Greetings muffintopmommy readers! I do hope you are enjoying this wonderful (and busy!) holiday season. Here is another one of my fave posts that I am re-running —see, as I hinted in my last post (you know, the one where I talk about hating winter in New England, yada yada— go back and read it if you missed it—I mean, you’ve had like two chances already so you probably haven’t missed it or are mad at me for dogging winter in New England. But I make no apologies!! Winter is WRONG!!!)..wait, so where was I? OH! I had to have a hiring freeze on elves this year, so  I’m left to fend for myself to prepare for the holidays! Well okay, no, I do have one other helper around here but the guy already has a full time job…….something’s gotta give! Hey, thanks for reading and there’ll be new stuff soon. Til then, here’s another one of my fave topics… honking big ass purse! (However, by the time this holiday season is over, I’m pretty sure my ass will be bigger. Just sayin’. More on that later….).


My purses used to be stylish, cute and admittedly, sometimes real and sometimes faux. Now, they’re just honking. They’re just about as stylish as something that needs to haul small cargo can be, that also typically costs, oh, $50 bucks or less.

I swear I’m getting curvature of the spine from carrying my purse. It weighs about 1500 pounds and has so much random stuff in it, I’m pretty sure if I got stranded on a desert island, I’d have enough loot in there to eat for a week, send out SOS signals and if all hope is lost, MacGayver my ass a small boat to sail out of there. But….would I want to? Being temporarily stranded on a random desert island sounds strangely appealing to me—a little bit less so than a jury sequester but all the same, still pretty tempting. I could pretend I was on ”holiday” at an all inclusive resort….sans the delish food, running water and free flowing booze.

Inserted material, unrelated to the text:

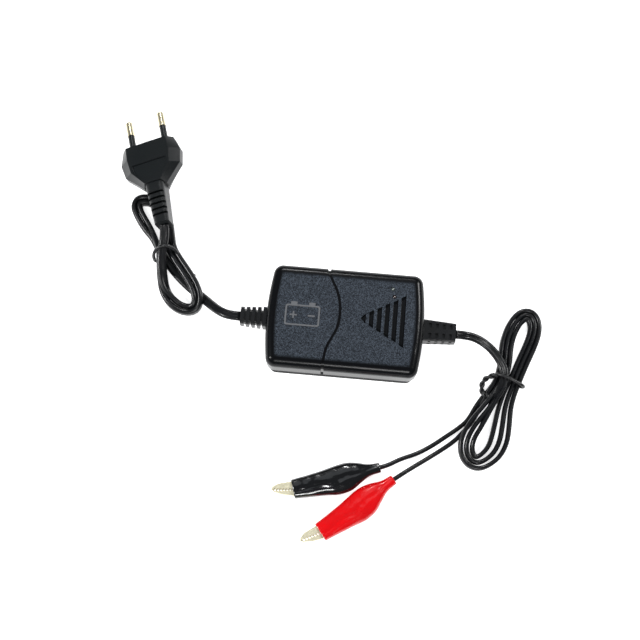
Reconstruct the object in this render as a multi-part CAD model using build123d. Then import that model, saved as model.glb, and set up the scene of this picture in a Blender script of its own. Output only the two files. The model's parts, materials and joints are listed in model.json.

Yeah, on second thought, I’ll just stick to my getaway to the grocery store. Frankly, you lost me at no booze.

The best part about lugging around half a ton of ca-rap, is that when I actually need one of the 50 million things in there, I have to root around in the bottomless pit for five minutes to find what it is I’m looking for. I practically have to send a dive team in.

“Okay, stand back— we’re going in for that dented (yet salvageable!) tampon now!”

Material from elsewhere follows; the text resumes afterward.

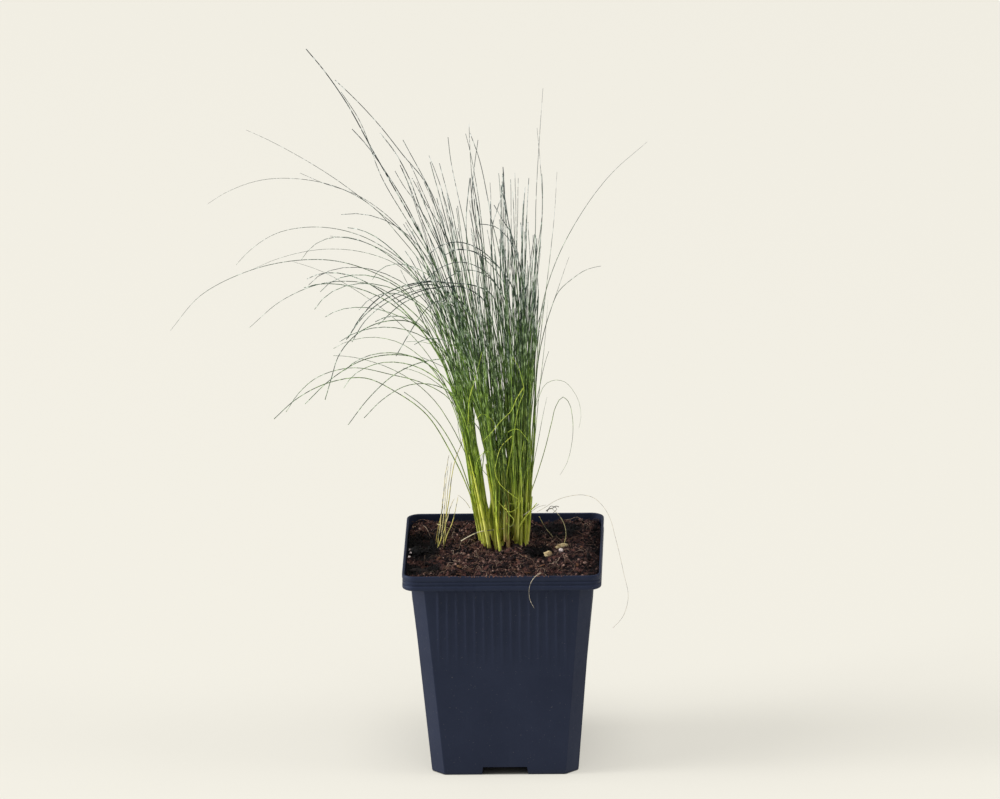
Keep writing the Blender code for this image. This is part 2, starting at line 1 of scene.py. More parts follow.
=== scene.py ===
"""Looks of the feather grass in its nursery pot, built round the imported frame, in metres.

The fine blades repeat the rule and the seeds of the frame's bunches, so each lies where the frame
has its stand-in. More blades from the same tillers fill the clump, and the blades and strands that
stand out in the photograph are drawn through the pixels where it shows them, at a chosen depth.
"""

import math
import random
from collections import namedtuple

import bmesh
import bpy
import numpy as np
from mathutils import Euler, Matrix, Vector, noise


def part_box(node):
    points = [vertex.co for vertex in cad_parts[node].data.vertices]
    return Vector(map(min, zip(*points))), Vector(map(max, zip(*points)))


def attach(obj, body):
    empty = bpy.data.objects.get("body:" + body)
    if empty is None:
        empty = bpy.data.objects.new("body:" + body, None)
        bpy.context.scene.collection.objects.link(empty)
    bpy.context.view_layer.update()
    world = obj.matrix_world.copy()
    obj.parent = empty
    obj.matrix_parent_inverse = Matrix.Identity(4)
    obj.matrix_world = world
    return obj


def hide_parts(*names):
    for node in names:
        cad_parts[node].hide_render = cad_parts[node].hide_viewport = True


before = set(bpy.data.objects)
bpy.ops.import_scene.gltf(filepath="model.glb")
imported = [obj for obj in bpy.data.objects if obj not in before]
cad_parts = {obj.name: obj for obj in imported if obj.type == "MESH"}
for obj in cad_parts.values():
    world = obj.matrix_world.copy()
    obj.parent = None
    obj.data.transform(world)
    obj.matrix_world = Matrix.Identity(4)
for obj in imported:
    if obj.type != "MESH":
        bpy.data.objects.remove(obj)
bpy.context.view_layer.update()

MM = 0.001

# View: the photograph's size, its scale, and the pixel of the middle of the pot's rim
IMAGE_SIZE = (1000, 799)
PIXELS_PER_METRE = 2204
RIM_PIXEL = (503.5, 544.5)
AZIMUTH = 1.55
ELEVATION = 18.1
ROLL = 0.9
VIEW_DISTANCE = 6.0
SENSOR = 36

# Stage: the paper floor and its own glow, the room's light, and lamps as name, place, size and watts
FLOOR_REACH = 12
FLOOR_COLOUR = (0.40, 0.389, 0.348, 1)
FLOOR_GLOW = (0.436, 0.420, 0.376, 1)
ROOM_COLOUR = (0.97, 0.98, 1.0, 1)
ROOM_LIGHT = 0.32
LIGHTS = (
    ("key", (-12.0, -2.4, 9.0), 9.5, 1200),
    ("low", (-12.0, -1.4, 2.5), 3.8, 900),
    ("side", (12.0, -1.5, 7.0), 7.0, 440),
    ("top", (0.5, -2.0, 9.0), 5.0, 310),
)

# Pot
POT_HEIGHT = 0.099
RIM_WIDTH = 0.090
BODY_TOP_WIDTH = 0.082
BODY_BOTTOM_WIDTH = 0.0665
WALL = 0.0011
FLOOR = 0.0014
BODY_CUT = 0.0058
BODY_FILLET = 0.0006
COLLAR_HEIGHT = 0.0070
COLLAR_ROUND = 0.0062
NOTCH_WIDTH = 0.0222
NOTCH_TOP_WIDTH = 0.0200
NOTCH_HEIGHT = 0.0038
POCKET_DEPTH = 0.0120
SLOT_SIZE = (0.0120, 0.0032)
SLOT_PLACE = 0.58
DRAIN_RADIUS = 0.0026
DRAIN_PLACE = 0.0190
RIB_COUNT = 15
RIB_PITCH = 0.0041
RIB_LENGTH = 0.040
RIB_HEIGHT = 0.00065
POT_SIDE_POINTS = 150

# Collar face, as millimetres below the rim and millimetres out from its widest
COLLAR_FACE = (
    (0.00, -0.45), (0.12, -0.15), (0.40, 0.00), (1.90, 0.00), (2.25, -0.12), (2.45, -0.42),
    (2.90, -0.42), (3.15, -0.16), (3.75, -0.12), (4.05, -0.42), (4.70, -0.46), (5.00, -0.12),
    (5.25, -0.04), (6.35, -0.04), (6.70, -0.16), (6.92, -0.50), (7.00, -1.00),
)

# Soil
SOIL_DROP = 0.0034
SOIL_LUMP = 0.0022
SOIL_LUMP_SIZE = 0.0105
SOIL_GRAIN = 0.0006
SOIL_GRAIN_SIZE = 0.0020
SOIL_GRID = 200
SHELF_COVER = 0.0008
SHELF_STARTS = 0.93

# How many crumbs and scraps lie on the soil, and their uneven sizes as spans of one size
CRUMBS = 7000
CRUMB_SPANS = ((0.7, 1.5), (0.6, 1.1), (0.5, 0.9))
RIM_CRUMBS = 90
SOIL_CLUMPS = 150
CLUMP_SPANS = ((0.8, 1.3), (0.7, 1.0), (0.5, 0.8))
FINE_FIBRES = 420
STOUT_FIBRES = 40
BARK_CHIPS = 60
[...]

“Ouch! Oh man, I just got stuck with a random safety pin, what the hell?! But I did find this really cool mini cop car!”

Oops. Danger lurks at every turn in the mommy purse.

It’s also super funtastic when I whip my honking bigger than my arse mommy wallet out to pay for something at the drug store and stuff starts to rain down on the floor. (Do I really need to hang onto the grocery receipt from 2008…pretty sure I’m not going to be returning the French’s mustard…but do I have the receipt for the sweater that didn’t fit from last week…..offff course not.)

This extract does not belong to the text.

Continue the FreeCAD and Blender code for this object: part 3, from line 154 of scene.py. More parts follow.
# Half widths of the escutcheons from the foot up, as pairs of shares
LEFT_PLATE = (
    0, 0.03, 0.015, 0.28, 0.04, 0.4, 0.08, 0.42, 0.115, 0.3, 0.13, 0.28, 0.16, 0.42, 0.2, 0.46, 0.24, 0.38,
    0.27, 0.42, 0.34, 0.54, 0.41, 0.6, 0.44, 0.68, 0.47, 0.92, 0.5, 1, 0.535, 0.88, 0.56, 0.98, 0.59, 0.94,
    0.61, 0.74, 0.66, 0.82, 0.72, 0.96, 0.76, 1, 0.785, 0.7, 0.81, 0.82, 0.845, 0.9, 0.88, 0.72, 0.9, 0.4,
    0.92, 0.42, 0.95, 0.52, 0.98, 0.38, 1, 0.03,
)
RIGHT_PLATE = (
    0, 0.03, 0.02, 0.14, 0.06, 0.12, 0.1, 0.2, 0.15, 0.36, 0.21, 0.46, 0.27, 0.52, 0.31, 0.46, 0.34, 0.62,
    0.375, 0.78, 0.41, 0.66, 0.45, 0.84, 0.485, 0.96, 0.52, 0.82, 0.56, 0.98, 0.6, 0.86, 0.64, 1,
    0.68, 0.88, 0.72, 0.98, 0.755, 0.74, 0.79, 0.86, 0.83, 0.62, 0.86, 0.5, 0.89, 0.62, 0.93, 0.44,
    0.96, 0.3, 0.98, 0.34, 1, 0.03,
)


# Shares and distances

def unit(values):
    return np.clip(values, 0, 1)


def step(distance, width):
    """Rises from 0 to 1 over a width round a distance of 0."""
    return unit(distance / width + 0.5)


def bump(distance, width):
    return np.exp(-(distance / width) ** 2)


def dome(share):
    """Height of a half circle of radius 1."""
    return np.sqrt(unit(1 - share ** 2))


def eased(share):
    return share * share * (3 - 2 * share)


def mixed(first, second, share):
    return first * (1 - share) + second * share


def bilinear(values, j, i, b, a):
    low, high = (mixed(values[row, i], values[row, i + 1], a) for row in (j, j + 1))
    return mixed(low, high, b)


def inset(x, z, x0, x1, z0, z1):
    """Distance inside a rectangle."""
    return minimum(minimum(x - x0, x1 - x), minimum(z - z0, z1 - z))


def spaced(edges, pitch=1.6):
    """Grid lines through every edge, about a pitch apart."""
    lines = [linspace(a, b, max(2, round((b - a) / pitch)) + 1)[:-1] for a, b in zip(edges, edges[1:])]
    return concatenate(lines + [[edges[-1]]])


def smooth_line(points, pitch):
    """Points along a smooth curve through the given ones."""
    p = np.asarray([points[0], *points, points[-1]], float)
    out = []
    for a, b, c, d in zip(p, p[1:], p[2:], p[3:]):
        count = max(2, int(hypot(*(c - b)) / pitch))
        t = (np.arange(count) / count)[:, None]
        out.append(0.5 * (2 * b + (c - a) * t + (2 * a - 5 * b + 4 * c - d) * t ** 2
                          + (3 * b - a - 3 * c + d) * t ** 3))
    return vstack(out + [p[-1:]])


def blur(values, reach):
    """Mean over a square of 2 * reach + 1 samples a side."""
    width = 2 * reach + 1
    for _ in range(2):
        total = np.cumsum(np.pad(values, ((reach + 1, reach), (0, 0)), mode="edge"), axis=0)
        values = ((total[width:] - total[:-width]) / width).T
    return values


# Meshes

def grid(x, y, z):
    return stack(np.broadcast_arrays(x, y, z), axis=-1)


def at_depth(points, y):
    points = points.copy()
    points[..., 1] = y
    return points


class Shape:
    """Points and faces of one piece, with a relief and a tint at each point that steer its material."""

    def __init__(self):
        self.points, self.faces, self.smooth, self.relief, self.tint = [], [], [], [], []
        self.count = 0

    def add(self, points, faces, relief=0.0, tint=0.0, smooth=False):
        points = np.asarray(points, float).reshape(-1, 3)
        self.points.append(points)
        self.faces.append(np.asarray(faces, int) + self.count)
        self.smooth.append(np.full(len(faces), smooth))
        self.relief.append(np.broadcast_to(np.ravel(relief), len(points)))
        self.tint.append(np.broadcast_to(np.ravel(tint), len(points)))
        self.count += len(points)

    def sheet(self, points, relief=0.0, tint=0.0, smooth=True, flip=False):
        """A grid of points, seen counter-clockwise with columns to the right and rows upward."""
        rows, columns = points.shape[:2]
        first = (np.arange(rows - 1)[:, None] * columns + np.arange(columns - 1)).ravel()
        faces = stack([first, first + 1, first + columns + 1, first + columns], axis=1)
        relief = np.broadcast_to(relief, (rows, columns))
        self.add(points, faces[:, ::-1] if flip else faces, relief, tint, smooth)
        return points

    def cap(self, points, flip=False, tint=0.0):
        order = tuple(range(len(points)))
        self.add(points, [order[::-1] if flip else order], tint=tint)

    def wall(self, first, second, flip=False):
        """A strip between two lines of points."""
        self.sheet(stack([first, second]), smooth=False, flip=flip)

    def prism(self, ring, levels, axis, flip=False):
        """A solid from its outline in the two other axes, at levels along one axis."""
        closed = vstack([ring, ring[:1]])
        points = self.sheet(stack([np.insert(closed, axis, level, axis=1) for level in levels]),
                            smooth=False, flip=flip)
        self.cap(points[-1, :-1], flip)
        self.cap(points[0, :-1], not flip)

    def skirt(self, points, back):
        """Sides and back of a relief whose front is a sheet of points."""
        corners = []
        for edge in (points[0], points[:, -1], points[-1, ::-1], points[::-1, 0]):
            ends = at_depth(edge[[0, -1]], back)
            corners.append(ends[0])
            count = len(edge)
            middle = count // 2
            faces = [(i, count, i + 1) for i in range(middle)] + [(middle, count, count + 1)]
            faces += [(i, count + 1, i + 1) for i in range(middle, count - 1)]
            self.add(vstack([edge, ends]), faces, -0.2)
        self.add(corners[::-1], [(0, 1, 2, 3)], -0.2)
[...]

And I know I’m technically an adult and thus, should be able to buy anything I want without fear of embarrassment, but does it ALWAYS have to be the one random teenage boy who can’t look me in the eye (his issue, NOT mine!) when I’m buying the three pack pregnancy test? I know it should not make me blush since I am A. married and B. old as dirt, at least in his eyes (Oh you and I both know it! Please refer to “Would It Kill You To Card Me And Stop Calling Me Ma’am.)

Listen kid, no shame in this game! Nope, none whatsoever. Even the most pious in society won’t argue, I am OLD enough and MARRIED enough to have sex if I want to punk, and if I get pregnant (gulp) the more the merrier (Insert Howard Dean scream….now!)

Oh forget it…just put your ipod on and ignore me! And tell your friend at the deli I said, “Hi!”